Ma chronique du 22 décembre dans l'émission Lumière de l'orthodoxie (textes et podcast), sur Radio Notre-Dame, abordait la question de la transformation intérieure dans un chemin spirituel chrétien à l’occasion de la parution récente d'un ouvrage passionnant.
Le temps de la Nativité, et plus
généralement la période hivernale, est tout particulièrement propice à
un regard porté sur soi-même en vue d’un renouvellement. Le livre du père Philippe Dautais, paru il y a peu, intitulé Si tu veux entrer dans la vie - Thérapie et croissance spirituelle, aux éditions Nouvelle Cité,
s’avère précieux à cet égard. Il approfondit la question de la
transformation de notre intériorité selon le projet voulu par Dieu pour
l’être humain. Celui-ci peut se résumer en disant- en reprenant les
versets 26 et 27 du chapitre 1 de la Genèse - qu’il s’agit de
passer de l’image à la ressemblance. Le père Philippe rappelle que « la
plupart des Pères de l’Église font la distinction entre l’image qui est
inscrite dans l’être humain et la ressemblance qui est à acquérir par
une coopération divino-humaine ». Cette démarche amène à affronter pour
les traverser, et s’en enrichir, les épreuves, obstacles et douleurs que
l’on rencontre dans l’existence et qui s’opposent à cette
transformation.
Cette question, qui rassemble foi,
tradition chrétienne, psychologie et tradition ascétique, a été
plusieurs fois traitée par des auteurs orthodoxes contemporains. Je
pense notamment à Jean-Claude Larchet, avec ses ouvrages
sur la thérapeutique et la théologie de la maladie, la souffrance,
l’inconscient spirituel, etc., mais aussi au livre d’un évêque grec, Mgr
Hiérothéos (Vlachos), métropolite de Nafpaktos, nommé Psychothérapie orthodoxe, dont l’édition française est aujourd’hui épuisée.

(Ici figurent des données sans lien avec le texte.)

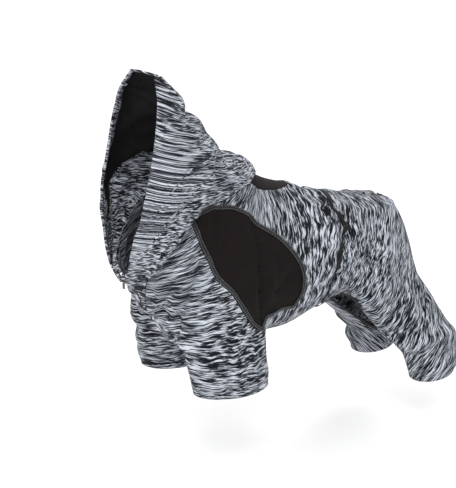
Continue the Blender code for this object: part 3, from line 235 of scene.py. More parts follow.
# folds: from one place on a guide line to another, width and height in metres, side -1 left 1 right 0 both
TRUNK_FOLDS = table("s0 t0 s1 t1 width height side",
    (0.86, 4, 0.885, 34, 0.009, -0.0035, 0), (0.82, 8, 0.85, 48, 0.011, 0.003, 0),
    (0.90, 30, 0.90, 75, 0.010, 0.003, -1), (0.88, 60, 0.85, 108, 0.012, 0.0025, 0),
    (0.70, 30, 0.74, 62, 0.013, 0.002, 0), (0.90, 88, 0.87, 118, 0.009, -0.002, 0),
    (0.42, 60, 0.66, 112, 0.012, 0.0025, -1), (0.60, 84, 0.66, 128, 0.010, 0.003, 0),
    (0.20, 60, 0.34, 98, 0.012, 0.002, 0), (0.70, 98, 0.62, 128, 0.008, -0.003, -1),
    (0.05, 70, 0.10, 100, 0.010, 0.002, 1))
FORE_FOLDS = table("s0 t0 s1 t1 width height side",
    (0.22, 110, 0.62, 195, 0.012, 0.004, 0), (0.30, 128, 0.66, 215, 0.009, -0.004, 0),
    (0.45, 90, 0.74, 190, 0.012, 0.0035, 0), (0.62, 205, 0.80, 150, 0.010, 0.0035, -1),
    (0.60, 60, 0.86, 140, 0.011, 0.003, 0), (0.80, 60, 0.90, 150, 0.010, 0.0025, 0),
    (0.70, 235, 0.78, 170, 0.009, -0.0035, 0), (0.90, 20, 0.96, 100, 0.010, 0.002, 0),
    (0.10, 120, 0.30, 165, 0.012, 0.002, 1))
HIND_FOLDS = table("s0 t0 s1 t1 width height side",
    (0.06, 20, 0.10, 80, 0.010, 0.004, 0), (0.14, 30, 0.18, 110, 0.010, -0.003, 0),
    (0.20, 10, 0.26, 70, 0.012, 0.003, 0), (0.26, 60, 0.44, 140, 0.013, 0.003, -1),
    (0.62, 150, 0.66, 40, 0.011, 0.004, 0), (0.70, 160, 0.74, 50, 0.009, -0.004, 0),
    (0.76, 150, 0.80, 30, 0.010, 0.0045, 0), (0.84, 140, 0.86, 20, 0.008, -0.003, 0),
    (0.90, 150, 0.92, 10, 0.009, 0.004, 0), (0.50, 30, 0.62, 100, 0.012, 0.003, 0))
HOOD_FOLDS = table("row0 col0 row1 col1 width height side",
    (0.16, 0.20, 0.30, 0.70, 0.013, 0.005, 0), (0.36, 0.05, 0.30, 0.55, 0.010, -0.006, 0),
    (0.46, 0.10, 0.36, 0.75, 0.014, 0.004, 0), (0.62, 0.10, 0.45, 0.80, 0.013, 0.003, -1),
    (0.74, 0.05, 0.60, 0.60, 0.010, -0.003, 0), (0.86, 0.10, 0.78, 0.70, 0.011, 0.0025, 0),
    (0.22, 0.75, 0.42, 0.95, 0.011, -0.003, 0))



# finer creases, in the same columns
TRUNK_CREASES = table("s0 t0 s1 t1 width height side",
    (0.909, 6, 0.925, 23, 0.005, -0.0045, 0), (0.925, 23, 0.965, 46, 0.005, -0.005, 0),
    (0.965, 46, 0.976, 64, 0.005, -0.005, 0), (0.976, 64, 0.955, 88, 0.005, -0.005, 0),
    (0.955, 88, 0.973, 117, 0.005, -0.005, 0), (0.973, 117, 0.972, 138, 0.005, -0.005, 0),
    (0.881, 9, 0.882, 34, 0.004, -0.003, 0), (0.882, 34, 0.888, 49, 0.004, -0.0015, 0),
    (0.902, 41, 0.92, 80, 0.007, 0.002, 0), (1.01, 42, 1.03, 84, 0.006, 0.0022, 0),
    (1.01, 83, 1.04, 126, 0.006, 0.002, 0), (0.857, 65, 0.846, 98, 0.006, 0.0015, 0),
    (0.814, 123, 0.889, 117, 0.0035, -0.0025, 0), (0.796, 134, 0.878, 128, 0.004, 0.0015, 0),
    (0.755, 85, 0.75, 113, 0.005, -0.0012, 0), (0.804, 83, 0.765, 108, 0.005, 0.0012, 0),
    (0.538, 25, 0.543, 48, 0.006, 0.0013, 0), (-0.0488, 31, 0.134, 45, 0.005, -0.0012, 0),
    (0.723, 25, 0.713, 50, 0.006, -0.001, 0), (0.792, 31, 0.789, 61, 0.007, 0.0012, 0),
    (-0.0936, 67, 0.0704, 93, 0.0032, -0.0024, 0), (-0.048, 64, 0.0722, 84, 0.004, 0.0012, 0),
    (-0.00255, 59, 0.131, 84, 0.0032, -0.0022, 0), (0.283, 45, 0.471, 64, 0.0034, -0.0026, 0),
    (0.471, 64, 0.511, 85, 0.0032, -0.003, 0), (0.135, 47, 0.312, 63, 0.005, 0.0016, 0),
    (0.511, 85, 0.552, 107, 0.003, -0.004, 0), (0.552, 107, 0.586, 129, 0.003, -0.0045, 0),
    (0.602, 108, 0.636, 128, 0.005, 0.0022, 0), (0.485, 96, 0.522, 120, 0.005, 0.0016, 0),
    (0.633, 76, 0.643, 109, 0.0032, -0.0026, 0), (0.669, 83, 0.681, 111, 0.004, 0.0016, 0),
    (0.519, 85, 0.646, 111, 0.003, -0.0026, 0), (0.646, 111, 0.687, 99, 0.0028, -0.002, 0),
    (0.646, 111, 0.684, 125, 0.003, -0.0016, 0), (0.2, 101, 0.353, 86, 0.0022, 0.0008, 0),
    (0.353, 86, 0.502, 85, 0.0022, 0.0009, 0), (0.502, 85, 0.611, 99, 0.0022, 0.0009, 0))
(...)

Le livre du père Philippe Dautais offre
une remarquable synthèse sur ces questions, accessible à tous. Elle est
le fruit, d’une part, de son expérience pastorale, il est prêtre
orthodoxe au sein de la Métropole roumaine, mais aussi des nombreuses
sessions, retraites et conférences qu’il a organisé et donné, notamment
au Centre Sainte-Croix, en Dordogne, qu’il a fondé et dirige avec son épouse.
Son enseignement s’appuie sur les
Écritures, la tradition des Pères de l’Église et la tradition ascétique
orthodoxe, qui s’exprime notamment dans la Philocalie.
Son livre commence par poser la base :
qu’est-ce que l’homme ? Car finalement, tout découle de la façon dont
nous voyons l’être humain, nous-même et l’autre, mais aussi et d’abord,
de la façon dont Dieu voit l’être humain, ce que nous rapportent les
Écritures. A cet égard, le père Philippe sait mettre en valeur et
expliquer des passages particulièrement signifiants des Écritures. Il
met ainsi remarquablement en lumière que la limite posée par Dieu au
commencement, l’interdit de manger du fruit de l’arbre de la
connaissance du bien et du mal, est une invitation à la croissance. Il
explique notamment : « Par la confrontation aux limites, nous sommes
renvoyés à la nécessité d’aller chercher de nouvelles ressources dans
nos profondeurs. Les limites deviennent des possibilités de
croissance. »
Les chapitres qui suivent évoquent les
blessures de l’être et les voies de guérison en s’attachant notamment
aux enseignements et illustrations du Christ. Cela permet, selon la
belle expression qui sert de titre à une partie, de « changer nos
blessures en perles ».
Le dernier chapitre aborde la grande,
difficile et souvent douloureuse question du pardon, véritable clef de
la transformation, la métanoïa des Pères, à la fois conversion
intérieure et retournement. Il rappelle que le pardon n’est pas l’oubli,
lequel n’évacue pas le mal, mais tente de le masquer sans pouvoir
supprimer sa capacité de nuisance. Il souligne que le pardon se fonde
sur la prière et suppose la conversion intérieure, nous pouvons ajouter
que le pardon est aussi un très puissant moteur de cette conversion
intérieure.
Un livre très utile donc, en mesure
d’aider de nombreuses personnes à y voir plus clair dans leur existence
et à s’ouvrir davantage à l’action de l’Esprit qui renouvelle toute vie
la faisant aller, selon l’expression de Grégoire de Nysse, dans ses Homélies sur le Cantique des cantiques (8e homélie), « de commencement en commencement, vers des commencements qui n’ont pas de fin ».